Now it's starting to become an issue of economics to me as well. I drive a small SUV that gets about 24 MPG on the highway (if I drive it for economy and not speed). If I'm going to Chicago (roughly 600 miles, round trip) with gas at 3.89 a gallon, that's $98 in just gas alone that I'm burning to get there and back. The Atlanta trip you're speaking of, for me, would be a $150 gas roundtrip.
I don't know where the "tip" point is regarding gas costs -- but it's getting to the point where I'd be willing to take a little longer if it meant I could save some money getting someplace and have the added bonus of being able to sit with a laptop or sleep on the ride down.

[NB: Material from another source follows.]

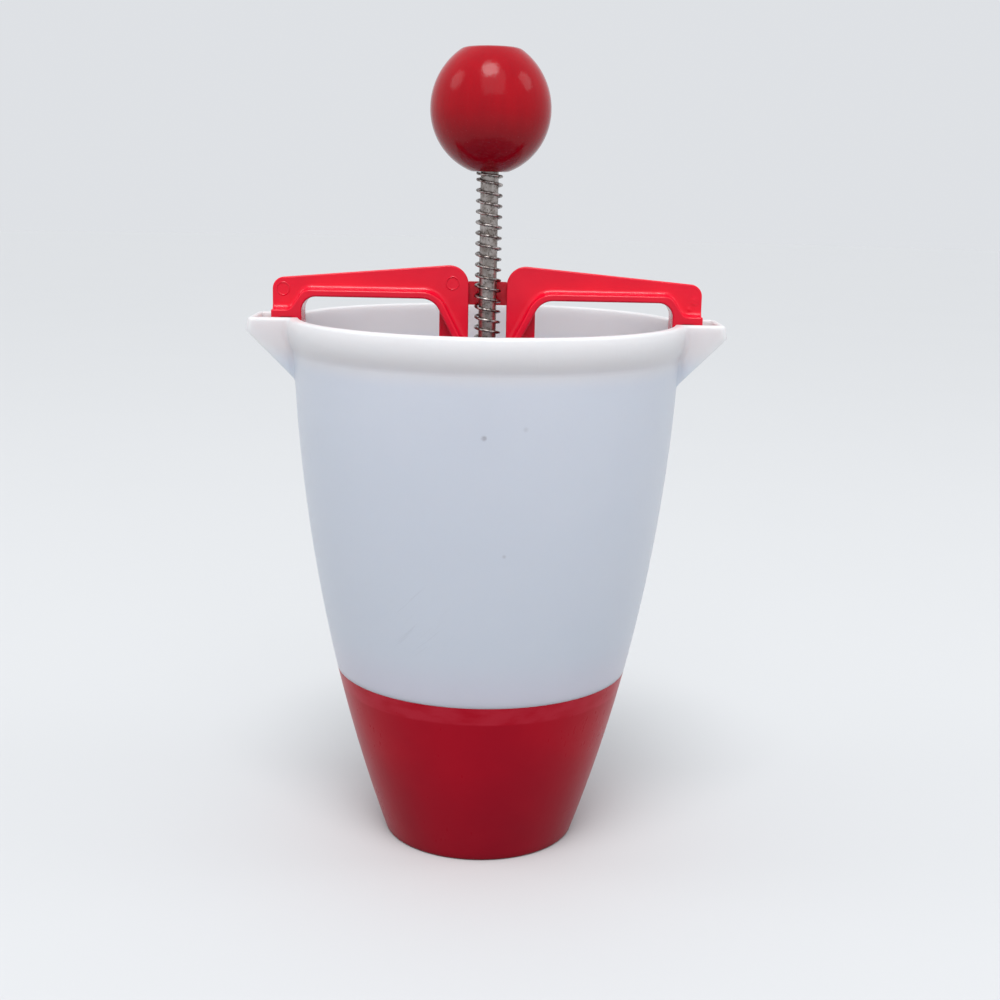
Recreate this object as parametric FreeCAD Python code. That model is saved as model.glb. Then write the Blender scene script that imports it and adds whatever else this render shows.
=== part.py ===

This goes beyond distance travel too -- I commute 30 miles round trip every day to work. Over the course of a working month, that's a little over $110 in gas that I'm spending to drive in. I also pay $85 a month to park. When I figure out what I'm paying for rent at my current apartment, I functionally add $200 a month because I don't live within walking distance of my work or within a short drive of mass transit with free parking.
I hear this a lot as a negative, but is it really that big a deal to rent a car? You can rent a car most places for like $30 a day if you're not getting something big or buying their insurance.
Ideally of course you'd be going somewhere with good mass transit, but in the cases you're not I don't know that renting a car is that big of a hassle. I see it as more of a mental roadblock people have about rail.
Where are you going to rent it at? From what I understood the Cincinnati stop of the 3C high speed rail was to be in Sharonville. I'm not aware of many rent-a-car places there. And why would you want to rent a car anyway if you are trying to save money? You are spending $X on a train ticket then you are spending at least $30 extra on a rental.
Basically, right now, if you are taking a passenger train that's not running on the east coast, you are going to be delayed either for mechanical trouble or because you are sharing the rails with freight trains. If you have the time to waste that's great. If you are on a schedule, not so much.